Image generation is the process of using AI to create new visual data that resembles real-world images. Unlike traditional computer graphics, which rely on geometric modeling and rendering, Generative AI learns the underlying patterns, textures, and structures of millions of images during training. When given a prompt, it synthesizes these patterns to create something entirely new.

The Evolution: From GANs to Diffusion

Before Diffusion Models became the industry standard, Generative Adversarial Networks (GANs) were the primary tool. GANs used two neural networks—a generator and a discriminator—competing against each other. While effective, GANs were notoriously difficult to train and often suffered from "mode collapse," where the model would generate the same few images repeatedly. Diffusion Models solved these issues by providing more stability and higher diversity in output.

Understanding Diffusion Models

Diffusion models work on a principle inspired by thermodynamics. Imagine dropping a drop of blue ink into a glass of clear water. Over time, the ink diffuses until the water is a uniform light blue. Diffusion models perform this process in reverse.

1. The Forward Diffusion Process (Adding Noise)

In this phase, we take a clear image and gradually add "Gaussian noise" (random pixel data) over several steps. Eventually, the image becomes completely unrecognizable, looking like static on an old television screen.

2. The Reverse Diffusion Process (Denoising)

This is where the "magic" happens. The model is trained to predict how much noise was added at each step and subtract it. By starting with pure noise and repeatedly applying this denoising step, the model "recovers" a clean image. When we provide a text prompt, the model uses that prompt as a guide to decide what the recovered image should look like.

[Original Image] -> [Step 1: Add Noise] -> [Step 2: Add Noise] -> [Pure Noise]
      ^                                                            |
      |____________________(Reverse Diffusion Process)______________|
                    (Guided by Text: "A cat in a hat")

Key Components of a Diffusion System

The U-Net: A specific neural network architecture used to predict and remove noise from the image at each step.
The Text Encoder: Usually a transformer-based model (like CLIP) that translates your text prompt into a mathematical format the U-Net can understand.
The Scheduler: Controls the speed and mathematical formula used to remove noise during the generation process.
Latent Space: To save computing power, modern models like Stable Diffusion operate in a "compressed" version of the image called latent space, rather than processing every single pixel at once.

Implementing Image Generation in Java

While most Diffusion models are trained using Python, enterprise Java developers often interact with these models through REST APIs or high-performance libraries like Deep Java Library (DJL). Below is a conceptual example of how a Java application might send a request to a Diffusion model endpoint to generate an image.

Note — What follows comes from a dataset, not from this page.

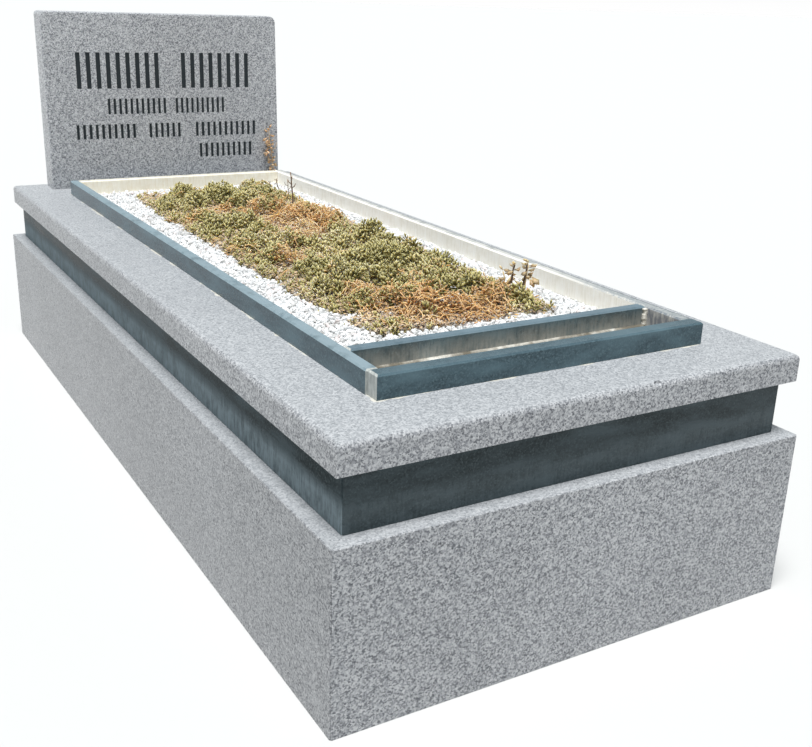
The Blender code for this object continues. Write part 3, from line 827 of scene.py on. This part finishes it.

// Example: Interacting with an Image Generation API in Java
public class ImageGenService {
    public byte[] generateImage(String prompt) {
        // In a real scenario, use a library like HttpClient to call 
        // a Stable Diffusion or DALL-E API.
        String jsonPayload = "{ \"prompt\": \"" + prompt + "\", \"steps\": 50 }";
        
        System.out.println("Sending prompt to Diffusion Model: " + prompt);
        
        // Mocking the return of image byte data
        return new byte[0]; 
    }

    public static void main(String[] args) {
        ImageGenService service = new ImageGenService();
        service.generateImage("A futuristic city in the style of Van Gogh");
    }
}

Real-World Use Cases

Marketing and Advertising: Creating personalized visual content and storyboards instantly.
Game Development: Generating textures, concept art, and environment backgrounds.
Interior Design: Visualizing how a room would look with different furniture and lighting based on a photo.
Fashion: Prototyping clothing designs without the need for physical samples.

Common Mistakes to Avoid

Prompt Overloading: Adding too many conflicting descriptions can confuse the model, leading to "hallucinations" or distorted limbs in human figures.
Ignoring Negative Prompts: Many beginners forget to specify what they don't want (e.g., "blurry," "low resolution," "extra fingers").
Resolution Mismatch: Trying to generate images at resolutions the model wasn't trained for (e.g., asking a base Stable Diffusion 1.5 model for a 2048x2048 image) often results in repeated patterns.

Interview Notes for AI Engineers

What is the difference between Latent Diffusion and Pixel-based Diffusion? Latent Diffusion works on a compressed representation, making it much faster and less memory-intensive than Pixel-based Diffusion.
How does CLIP help in image generation? Contrastive Language-Image Pre-training (CLIP) provides the bridge between text and visuals, ensuring the generated image aligns with the user's prompt.
What is "Guidance Scale" (CFG)? Classifier-Free Guidance (CFG) is a parameter that determines how strictly the model follows your prompt versus how much creative freedom it takes.

Summary

Diffusion models represent a massive leap forward in Generative AI. By mastering the process of adding and removing noise, these models can create high-quality, creative, and diverse images from simple text descriptions. For Java developers, the focus lies in integrating these powerful models into enterprise workflows using APIs and specialized libraries, ensuring that the heavy computational lifting is handled by optimized backends while the application provides a seamless user experience.